Todos los días me levanto con la misma disciplina: café cargado, tostada para coger fuerzas, y cuatro o cinco periódicos que, por supuesto, confirman lo que ya pensaba ayer. A fin de cuentas, ¿Quién quiere que le contradigan antes de la primera taza? Así funciona: cada uno se fabrica un mundo a medida, como quien encarga un traje caro. El mío está cosido con recortes de prensa que me dan la razón, no la de Marhuenda, otra…
El problema no es la costumbre de ver el mundo a través de gafas graduadas a tu medida —que siendo realista, bastante miope estoy ya— sino la negativa a reconocer que esos cristales están llenos de rayaduras. Y claro, si uno no asume que la vista engaña, termina creyéndose dueño de la verdad absoluta, evangelizador de Twitter o ministro en potencia. Lo curioso es que quienes pueden permitirse esa visión sin fisuras suelen ser los mismos que ya tienen la vida resuelta: herederos de fortunas, dueños de medios, opinadores con chofer. Ellos juegan a radicalizarse como quien apuesta en el casino: si pierden, se van a su casa de la playa; si ganan, multiplican acciones.

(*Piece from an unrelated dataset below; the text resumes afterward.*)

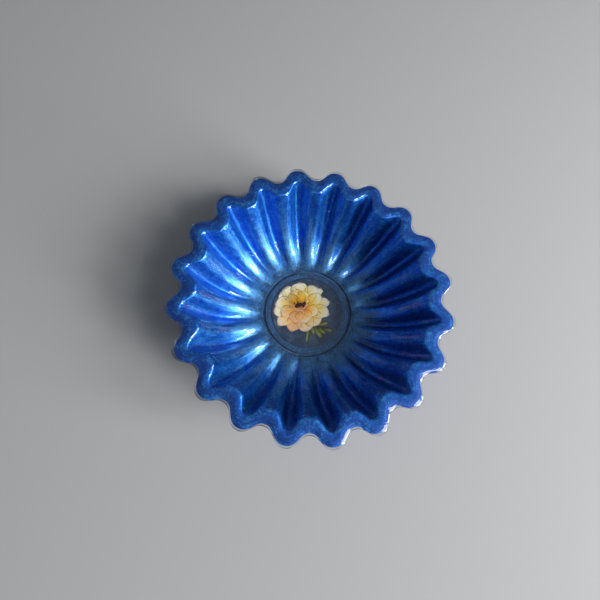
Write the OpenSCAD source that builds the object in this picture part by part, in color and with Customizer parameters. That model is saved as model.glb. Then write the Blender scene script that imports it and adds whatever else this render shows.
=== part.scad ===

Pero nosotros, los que andamos contando monedas en la cartera como si fueran piezas de museo, no tenemos ese margen. Y sin embargo, caemos en la trampa: gritamos en sobremesas como si fuéramos la mano derecha del presidente, defendemos banderas con la pasión de un obispo suplente, y nos enfrentamos a desconocidos en internet como si el mundo dependiera de los disparos de nuestras teclas. Todo esto mientras el alquiler sube, el supermercado vacía bolsillos, nos sablean con la tasa de basuras y la nevera está más cerca del arte conceptual que de la nutrición.
Ahí está el chiste: los titulares grandilocuentes los escriben quienes jamás tendrán que elegir entre pagar la luz o la cena. Pero el coste real de tomarse en serio esas trincheras lo pagamos los demás. En nuestro caso, radicalizarse no es un juego de salón: es un lujo que no podemos pagar.
Quizá, al final, la única revolución posible desde esta precariedad consista en asumir matices, en desconfiar del traje hecho a medida que nos ofrecen los periódicos de nuestra cuerda. Porque, entre tú y yo, ningún editorial paga el alquiler.